Dataset records start

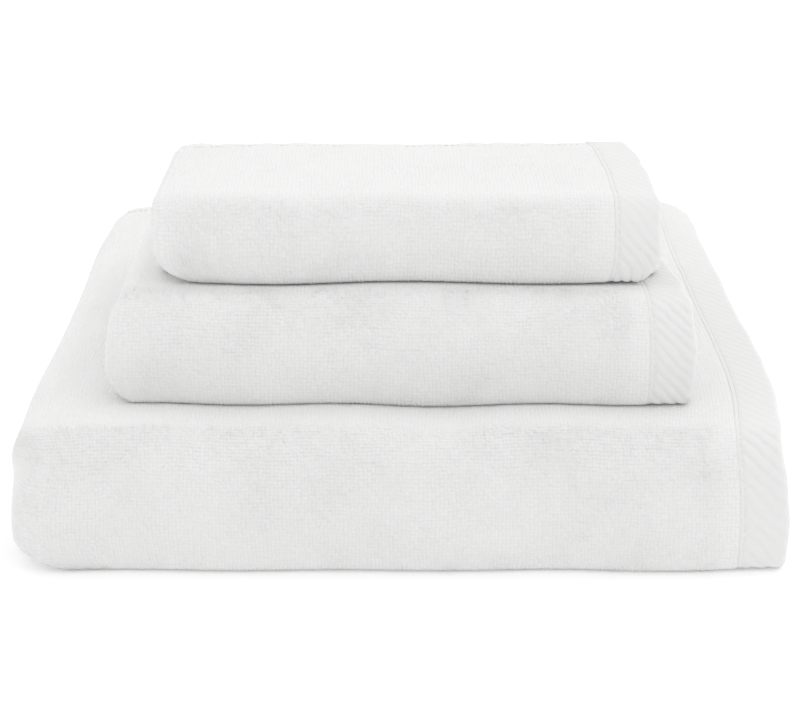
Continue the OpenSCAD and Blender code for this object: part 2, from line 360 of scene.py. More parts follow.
def add_mesh(name, vertices, faces, flat_cloth):
    """A smooth object with its flat-cloth coordinates, in millimetres, as its UV map."""
    mesh = bpy.data.meshes.new(name)
    mesh.from_pydata(vertices.reshape(-1, 3).tolist(), [], faces)
    layer = mesh.uv_layers.new(name="cloth")
    index = np.empty(len(mesh.loops), dtype=np.int32)
    mesh.loops.foreach_get("vertex_index", index)
    layer.data.foreach_set("uv", flat_cloth.reshape(-1, 2)[index].astype(np.float32).ravel())
    mesh.polygons.foreach_set("use_smooth", [True] * len(mesh.polygons))
    mesh.validate()
    # the two kinds of fold lay the cloth out with opposite hands
    solid = bmesh.new()
    solid.from_mesh(mesh)
    if solid.calc_volume(signed=True) < 0:
        mesh.flip_normals()
    solid.free()
    mesh.update()
    obj = bpy.data.objects.new(name, mesh)
    bpy.context.scene.collection.objects.link(obj)
    return obj


def grid_faces(rows, columns, offset=0, closed=False, flip=False):
    """Quads over a grid of vertices; closed joins the last column to the first."""
    i = np.arange(rows - 1)[:, None]
    j = np.arange(columns if closed else columns - 1)[None, :]
    k = (j + 1) % columns
    quads = np.stack([i * columns + j, i * columns + k, (i + 1) * columns + k,
                      (i + 1) * columns + j], -1).reshape(-1, 4) + offset
    return (quads[:, ::-1] if flip else quads).tolist()


def swept(name, place, path, loop_a, loop_b, along_s):
    """A closed strip: a loop of (a, o) points, carried along the path and capped at both ends.

    along_s is True where the strip follows the cloth's length, and False where it follows its
    width. loop_a and loop_b are arrays of shape (stations, points).
    """
    stations, points = loop_a.shape
    run = np.repeat(path[:, None], points, 1)
    s, t = (run, loop_a) if along_s else (loop_a, run)
    vertices = place(s, t, loop_b)
    faces = grid_faces(stations, points, closed=True, flip=along_s)
    first = list(range(points))
    last = [(stations - 1) * points + j for j in range(points)]
    faces += [first[::-1], last] if not along_s else [first, last[::-1]]
    return add_mesh(name, vertices, faces, np.stack([s, t], -1))


def make_cloth(towel):
    """The terry field: one closed sheet between the two borders and the two side hems."""
    marks = towel.marks
    s_low, s_high = towel.border, towel.length - towel.border
    fine, coarse = 2.3, 8.0
    stops = [(s_low, fine), (marks[1], 1.4), (marks[2], coarse)]
    for k in range(2, len(marks) - 2):
        stops.append((marks[k + 1], 1.5 if k % 2 == 0 else coarse))
    s = spaced(*stops, s_high)
    t = towel.t_stations(fine, 5.0, SIDE_HEM)
    # close rows along the rim, where the pile rounds over
    rim, clear = np.array([0.0, 0.2, 0.6, 1.2, 2.0]), 3
    s, t = (np.unique(np.r_[v[0] + rim, v[(v > v[0] + clear) & (v < v[-1] - clear)],
                            v[-1] - rim]) for v in (s, t))
    s_grid, t_grid = np.meshgrid(s, t, indexing="ij")
    inside = np.minimum(np.minimum(s_grid - s[0], s[-1] - s_grid),
                        np.minimum(t_grid - t[0], t[-1] - t_grid))
    rounding = np.sqrt(1 - (1 - np.clip(inside / rim[-1], 0, 1)) ** 2)
    uneven = 0.08
    unevenness = uneven * ripple(np.stack([s_grid, t_grid], -1), 11, towel.seed + 9, 12)
    reach = towel.half_ply * rounding + np.minimum(unevenness, uneven) * rounding
    outer = towel.place(s_grid, t_grid, reach)
    inner = towel.place(s_grid, t_grid, -reach)
    rows, columns = s_grid.shape
    count = rows * columns
    ids_out = np.arange(count).reshape(rows, columns)
    ids_in = ids_out + count
    # both faces meet in one row of vertices along the rim
    for edge in (np.s_[0, :], np.s_[-1, :], np.s_[:, 0], np.s_[:, -1]):
        ids_in[edge] = ids_out[edge]
    faces = []
    for ids, flip in ((ids_out, True), (ids_in, False)):
        quads = np.stack([ids[:-1, :-1], ids[:-1, 1:], ids[1:, 1:], ids[1:, :-1]], -1)
        quads = quads.reshape(-1, 4)
        faces += (quads[:, ::-1] if flip else quads).tolist()
    used = np.zeros(2 * count, bool)
    used[np.unique(np.concatenate([ids_out.ravel(), ids_in.ravel()]))] = True
    renumber = np.cumsum(used) - 1
    faces = renumber[np.array(faces)].tolist()
    vertices = np.concatenate([outer.reshape(-1, 3), inner.reshape(-1, 3)])[used]
    flat = np.stack([s_grid, t_grid], -1).reshape(-1, 2)
    flat = np.concatenate([flat, flat])[used]
    return add_mesh(f"{towel.name}_cloth", vertices, faces, flat)


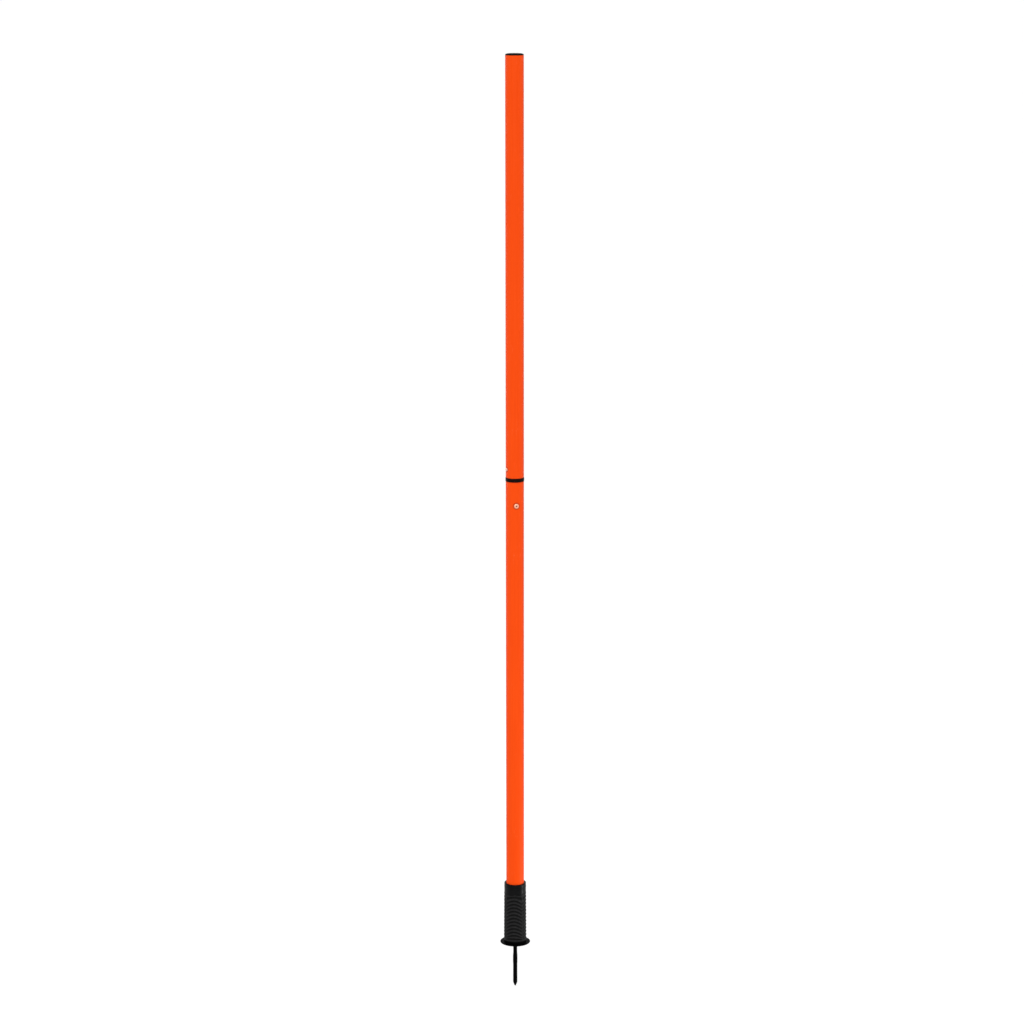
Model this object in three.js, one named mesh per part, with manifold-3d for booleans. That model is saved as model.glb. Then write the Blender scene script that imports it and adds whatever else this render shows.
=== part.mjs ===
import * as THREE from 'three';
import { mergeVertices } from 'three/addons/utils/BufferGeometryUtils.js';
import Module from 'manifold-3d';

// Slalom pole: a two-piece plastic pole on a sprung, rubber-covered foot with a screw-in ground spike.
// Millimetres, +Z up. The origin is on the pole's axis at the underside of the foot plate, which is
// the height of the ground. The front of the pole faces -Y, and azimuths turn from there towards +X.

const wasm = await Module();
wasm.setup();

// Clearances between pieces
const fitGap = 0.3;
const seatGap = 0.1;
const cutOverrun = 2;

// Pole tubes
const poleDiameter = 32;
const poleWall = 1.8;
const lowerTubeLength = 760.5;
const upperTubeLength = 731.3;

// Foot plate
const plateDiameter = 54;
const plateThickness = 1.5;

// Hub, which seats the spring and holds the spike's locknut
const hubRadius = 19.8;
const hubFlangeHeight = 4;
const hubEdgeRound = 0.8;
const hubShoulderHeight = 4;
const hubStubHeight = 10;
const hubFloorThickness = 5;

// Spike
const spikeDepth = 85;
const spikeNeckRadius = 3.6;
const spikeNeckDepth = 19.4;
const spikeSwellRadius = 4.1;
const spikeSwellStart = 28.1;
const spikeSwellEnd = 39;
const spikeShankRadius = 3.85;
const spikeShankStart = 44;
const spikePointLength = 8.7;
const spikeTipRadius = 1.1;
const spikeTipRound = 0.6;
const spikeThreadProud = 1.5;

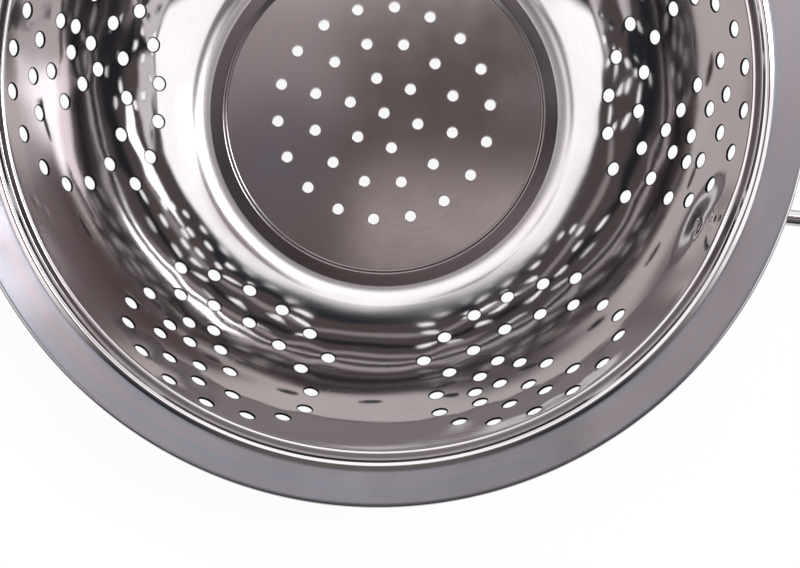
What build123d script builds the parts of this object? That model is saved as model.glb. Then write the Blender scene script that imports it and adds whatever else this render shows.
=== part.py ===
from build123d import *
from math import acos, cos, degrees, radians, sin, tan
import os

# A deep-drawn steel colander: a perforated bowl on a welded foot ring, with two welded side handles.
# Lengths are millimetres and angles are degrees. +Z is up, and the origin lies on the table
# under the bowl's axis. Slopes are measured from the horizontal, along the inside of the bowl.

os.makedirs("parts", exist_ok=True)

# Sheet and fits
sheet = 0.6
weld_gap = 0.1
overrun = 5.0
place_accuracy = 0.02

# Bowl, from the floor outwards
floor_clearance = 15.0
floor_radius = 58.2
step_rise = 1.0
step_bend = 1.2
seat_radius = 64.5
fillet_radius = 13.1
fillet_slope = 35.0
belly_radius = 95.3
belly_slope = 73.7
shoulder_radius = 283.0
wall_height = 73.2

# Ledge, riser and crest under the flange
ledge_bend = 1.4
ledge_slope = 12.0
ledge_width = 1.1
riser_bend = 1.0
riser_slope = 60.0
riser_length = 0.8
crest_bend = 1.5
crest_slope = -3.0
crest_width = 1.0
valley_bend = 2.0

# Flange and its curled edge
rim_radius = 130.0
flange_slope = 20.0
curl_radius = 1.35
curl_end_slope = -205.0

# Holes in the floor: one in the middle, then rings of six, twelve and eighteen
floor_hole_radius = 2.0
floor_ring_pitch = 13.2
floor_ring_holes = 6
floor_ring_turns = [43.5, 15.5, 5.85]

# Holes in the wall: six equal motifs, each drawn as shares of its half angle and of the wall's arc.
# The first one faces the right handle, whose ends are welded in the plain stretches beside it.
wall_hole_radius = 2.45
motif_count = 6
motif_half_angle = 20.0
mirrored_hole_shares = [
    (0.240, 0.221), (0.680, 0.278), (0.970, 0.378), (0.730, 0.473), (0.905, 0.597),
    (0.905, 0.722), (0.760, 0.829), (0.495, 0.911), (0.170, 0.955), (0.415, 0.393),
]
single_hole_shares = [
    (0.000, 0.359), (-0.230, 0.501), (-0.455, 0.553), (-0.050, 0.571), (-0.550, 0.641),
    (-0.310, 0.641), (0.150, 0.662), (-0.540, 0.722), (-0.090, 0.736), (-0.315, 0.816),
    (0.000, 0.837), (0.295, 0.805),
]

# Foot ring
foot_flange_radius = 60.8
foot_flange_width = 3.0
foot_bend = 1.4
foot_flare = 8.0
foot_lip_width = 3.6

# Handles: a round rod whose ends are flattened and spot-welded under the ledge.
# A flattened rod keeps the area of its section.
rod_diameter = 5.0
pad_width = 10.0
pad_thickness = rod_diameter ** 2 / pad_width
pad_length = 13.0
pad_height = 62.2
pad_angle = 22.0
pad_splay = 35.0
pad_bend = 5.0
pad_seat_depth = 0.4
handle_rise = 5.0
handle_spread = 5.0
handle_gap = 26.5
handle_corner = 16.0
handle_bow_radius = 120.0
handle_bow_slope = 8.0
section_points = 12
knee_sections = 4

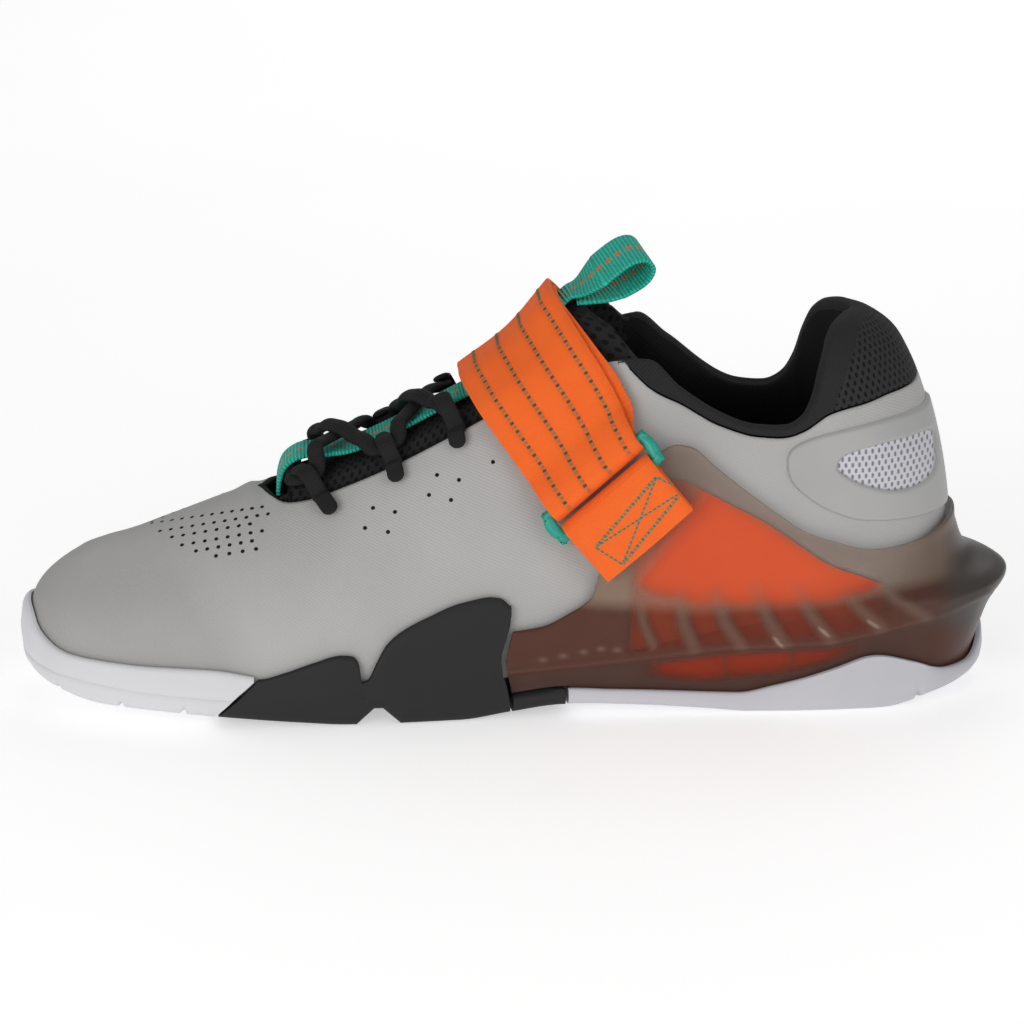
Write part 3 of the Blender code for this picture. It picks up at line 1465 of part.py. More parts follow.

Dataset records end

(What the task requires): Begin with the line containing "What build123d script" and end with the line containing "floor_ring_turns = [43.5, 15.5, 5.85]"; repeat every line from start to finish exactly, and nothing outside them.

(Full answer):
What build123d script builds the parts of this object? That model is saved as model.glb. Then write the Blender scene script that imports it and adds whatever else this render shows.
=== part.py ===
from build123d import *
from math import acos, cos, degrees, radians, sin, tan
import os

# A deep-drawn steel colander: a perforated bowl on a welded foot ring, with two welded side handles.
# Lengths are millimetres and angles are degrees. +Z is up, and the origin lies on the table
# under the bowl's axis. Slopes are measured from the horizontal, along the inside of the bowl.

os.makedirs("parts", exist_ok=True)

# Sheet and fits
sheet = 0.6
weld_gap = 0.1
overrun = 5.0
place_accuracy = 0.02

# Bowl, from the floor outwards
floor_clearance = 15.0
floor_radius = 58.2
step_rise = 1.0
step_bend = 1.2
seat_radius = 64.5
fillet_radius = 13.1
fillet_slope = 35.0
belly_radius = 95.3
belly_slope = 73.7
shoulder_radius = 283.0
wall_height = 73.2

# Ledge, riser and crest under the flange
ledge_bend = 1.4
ledge_slope = 12.0
ledge_width = 1.1
riser_bend = 1.0
riser_slope = 60.0
riser_length = 0.8
crest_bend = 1.5
crest_slope = -3.0
crest_width = 1.0
valley_bend = 2.0

# Flange and its curled edge
rim_radius = 130.0
flange_slope = 20.0
curl_radius = 1.35
curl_end_slope = -205.0

# Holes in the floor: one in the middle, then rings of six, twelve and eighteen
floor_hole_radius = 2.0
floor_ring_pitch = 13.2
floor_ring_holes = 6
floor_ring_turns = [43.5, 15.5, 5.85]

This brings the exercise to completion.